Friday, October 28, 2011

Coming to a city near you, Occupy Anytown, USA

It's been a couple of weeks since the last post here, primarily due to a very busy couple of weeks in the office and classroom.  Grading exams and papers, preparing lectures, and writing a paper for presentation in Philadelphia in November has left me with little time for blogging.  But enough about that.  Something seems to be afoot and the Obama Administration is paying attention.  In the past week the president has announced executive initiatives to make it easier for those with 'underwater' mortgages to refinance their homes and for individuals with low incomes to reduce their student loan payments and have their unpaid balances forgiven after 20 years instead of the current 25 years.  Both are steps in the right direction.  The Occupy Wall Street movement deserves, at least in my humble opinion, a little bit of credit for that.  Yesterday, I spent a half an hour talking with a reporter for the Jackson Clarion-Ledger about the movement and its message.

Occupy Wall Street, hereafter OWS, began nearly two months ago as a protest in New York City aimed largely at the 'fat cats' on Wall Street who have done exceptionally well over the previous three decades while much of the rest of America has ostensibly been left behind.  The top 1% has prospered while the bottom 99% has floundered, or so the argument goes.  The OWS movement has a lot of solid ground upon which to base their argument, such as a report by the Congressional Budget Office showing that the top 1% of earners enjoyed real, after-tax income growth of 275% between 1979 and 2007.  The next 19% saw their incomes grow by 65% over that period, while those in the 21st to 79th percentile saw income grow by an average of 40%.  The bottom 20% saw average income grow only 18% over the 28 year period.  The full CBO report can be found here.  To many in the OWS movement this is indicative of greed on the part of Wall Street and other wealthy interests.  I think they are partially correct because greed drives markets in general, but I also think they may be barking up the wrong tree.  The question, what has enabled the tremendous growth of income for the top 1%, is a good one.  The answer, I think, is far more complex than OWS protesters recognize or want to admit.

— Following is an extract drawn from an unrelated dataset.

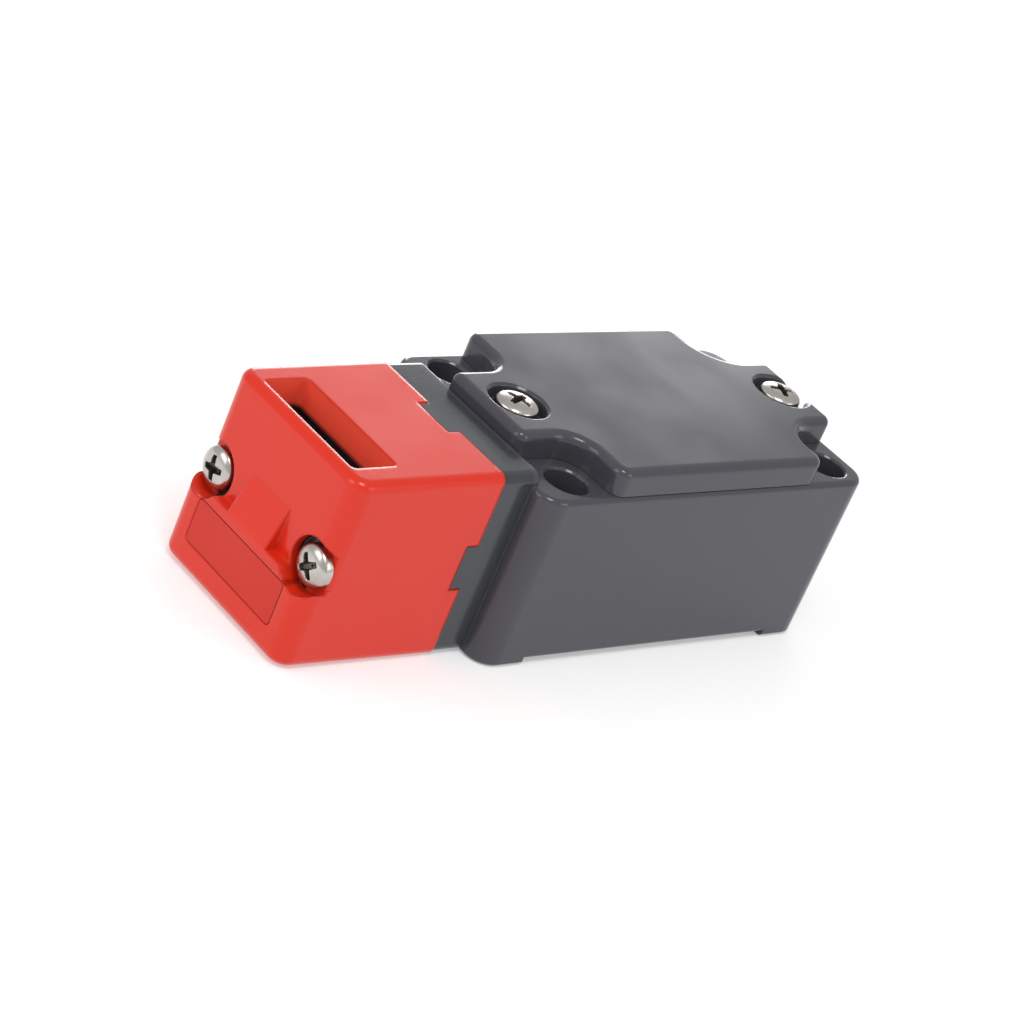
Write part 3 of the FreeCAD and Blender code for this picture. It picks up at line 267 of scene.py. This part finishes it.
@dataclass(frozen=True)
class Finish:
    """A dielectric finish with grain, mottle, rubbed edges and dust.

    Attributes:
        name: the material's name.
        colour: the base colour.
        mottled: the colour of the broad patches.
        worn: the colour of rubbed edges.
        roughness: the gloss of the open faces.
        roughness_swing: how far the grain moves the roughness.
        fine_scale: grain features a metre.
        relief: depth of the grain, in metres.
        wear: share of the edges that is rubbed.
        dust: amount of settled specks.
        coat: strength of a clear coat.
        specular: level of the mirror-like share.
        softening: radius that paint or moulding rounds every corner to, in metres.
    """

    name: str
    colour: Colour
    mottled: Colour
    worn: Colour
    roughness: float = 0.35
    roughness_swing: float = 0.08
    fine_scale: float = 2500.0
    relief: float = 0.00001
    wear: float = 0.15
    dust: float = 0.05
    coat: float = 0.0
    specular: float = 0.5
    softening: float = 0.00012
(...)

The real answer lies in the capture of government by corporate special interests.  Over the past 50 years Washington D.C. has been inundated by special interest groups taking up residence on K Street and clamoring for policy makers to protect their constituents (or provide them subsidies).  They've argued against regulations and worked to roll back tax rates on the wealthy, some of which reached 90% during the Eisenhower Administration.  The devil has been in the details, as the old adage goes.  Recently, political scientists Paul Pierson and Jacob Hacker tackled the question of why the distribution of wealth and income in America has been much less equal since the 1980's than it was between 1946 and 1979, when incomes grew at a good pace for nearly everybody.  In their book, "Winner Take All Politics: How Washington Made the Rich Richer--and Turned its Back on the Middle Class" they take on some of the classic arguments about technology, globalization, and just plain working harder.  Each is found to be lacking when it comes to explaining the increase in inequality over the past three decades.  While not pointing a finger at either party in Congress, Pierson and Hacker argue that the culprit is public policies that have been designed by elites for elites.  As a result, the top 1% of Americans have gone from controlling about 9% of the wealth in 1980 to 24% in 2007.  This is not the result of simply working harder or smarter.  If it were, I'd be perfectly fine with it since I support the idea the of reaping the fruits of one's labor.  It is the result of deliberate choices made by our elected representatives.

I think OWS has a significant message to get out to the American people but I fear they are targeting the wrong people.  Most Americans are not aware of the income distribution inequality in the country and are often shocked when they realize just how skewed it is.  In large part, I think, it is because we have segregated ourselves into like-minded groups sharing the same socio-economic status.  Millionaires are not hanging out with people earning $10 an hour who find it difficult to fill their gas tanks with gasoline at $3.50 a gallon.  The people who shop at Wal-Mart are not the same people who frequent Neiman-Marcus or Sak's Fifth Avenue.  There is a divide in America today between not only the rich and the poor but between the lower middle class and the upper middle class.  OWS has at the very least made more Americans aware of this.  Sadly, some have taken to lawbreaking to get the message out, which only serves to reduce its effectiveness.  Fortunately, this appears to be a very tiny percentage of the protesters who are engaged in unlawful activity.  Instead of occupying Wall Street, perhaps they ought to be occupying K Street in Washington, D.C.?


  1. K Street is the source of some of our troubles, but the OWS by bringing light to some of our other problems is not remiss. I have long said campaign reform especially after Citizens United would solve much of the things we all complain about in Congress. We need campaign reform NOW.

  2. I agree that campaign finance reform is necessary, as do most Americans. I doubt we will see it until incumbents in Congress see their lucrative careers in jeopardy due to massive amounts of outside spending. I'm presenting a paper in Philadelphia next month that examines the influence of 3rd party spending in 2010 and shows a strong correlation between amount spent and seat changing parties. Can't wait for 2012.